We took Lanie the next day and they ran bloodwork. Her counts are up so they are just going to watch her every three months, but are not overly concerned.  Which is GREAT and what we wanted of course.  The whole thing was eye opening for me though, in that it really showed me my deep down feelings for my little squishy girl. 

Wednesday, May 7, 2014

Progress for Jojo

Living in the trenches and working through hard stuff with kiddo's who have been institutionalized is a constant work in progress.  I took the girls to get fitted for sure steps today (little braces for their feet) and Jocelyn had a hard time.  She does not like change and usually has a negative reaction to new experiences. 

She cried when the man started to measure her foot.  BUT, two amazing things happened along with the crying.  She cried outLOUD!!  Sounds like a weird thing to be excited about right?  Well, ever since we picked her up, she has cried SILENTLY.  It is heart breaking to find her crying silently on the floor, really truly heart breaking.  I was so excited to HEAR her crying today and not bc she was physically hurt (she cries when they take blood). 

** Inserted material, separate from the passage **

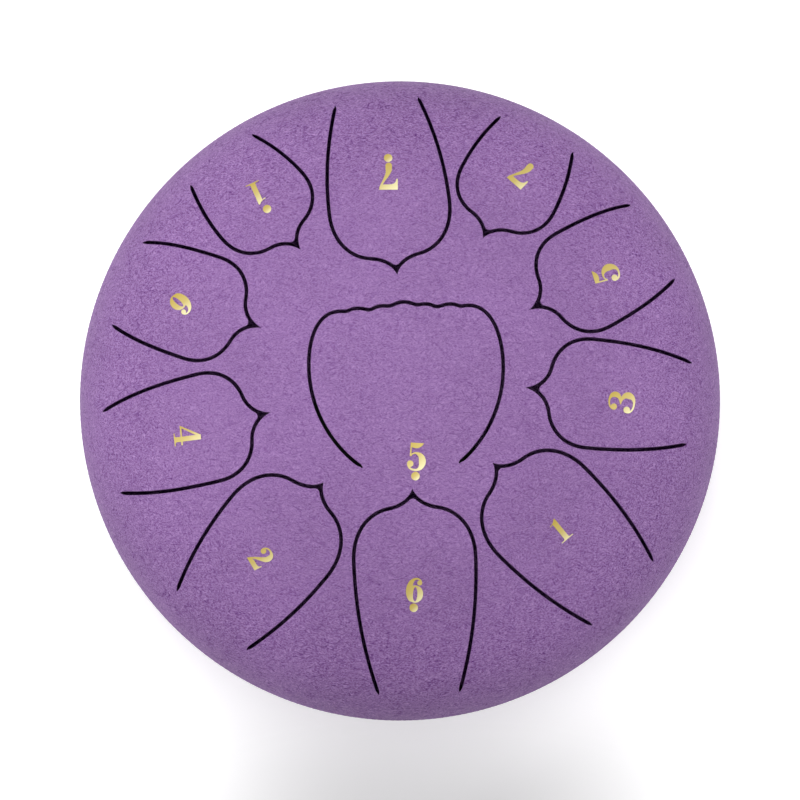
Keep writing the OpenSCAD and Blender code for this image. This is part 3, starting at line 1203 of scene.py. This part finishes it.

Secondly, she reached for ME today, bypassing the fun, new physical therapist.  This is HUGE.  She is working on attachment, and up until this point would have chosen any random "caregiver".  New people were even better for her honestly, bc in her mind, they might be "better" than us or not require hard things.  We call it mommy shopping here.

 Side note: this is also why we sometimes limit who can hold and hug her.  She needs to know who mama and papa are first., today she crawled PAST the fun NEW person, and reached for me, her mama, to comfort her.  It seriously made every single hard moment in the last three months just melt away.

 She knows.  She KNOWS I will protect her.  Forever and ever baby, mama will keep you safe.  Mama will push you to try hard, but she will also be there to catch you and encourage you.  And the glimpse I got today, that she is starting to realize that, made my heart catch.  Of course I don't think she is firmly attached by any means, but she has started the journey, and THAT is exciting!

Oh this pic?  Yeah, she stands and plays at the water table now.  Just like a big girl!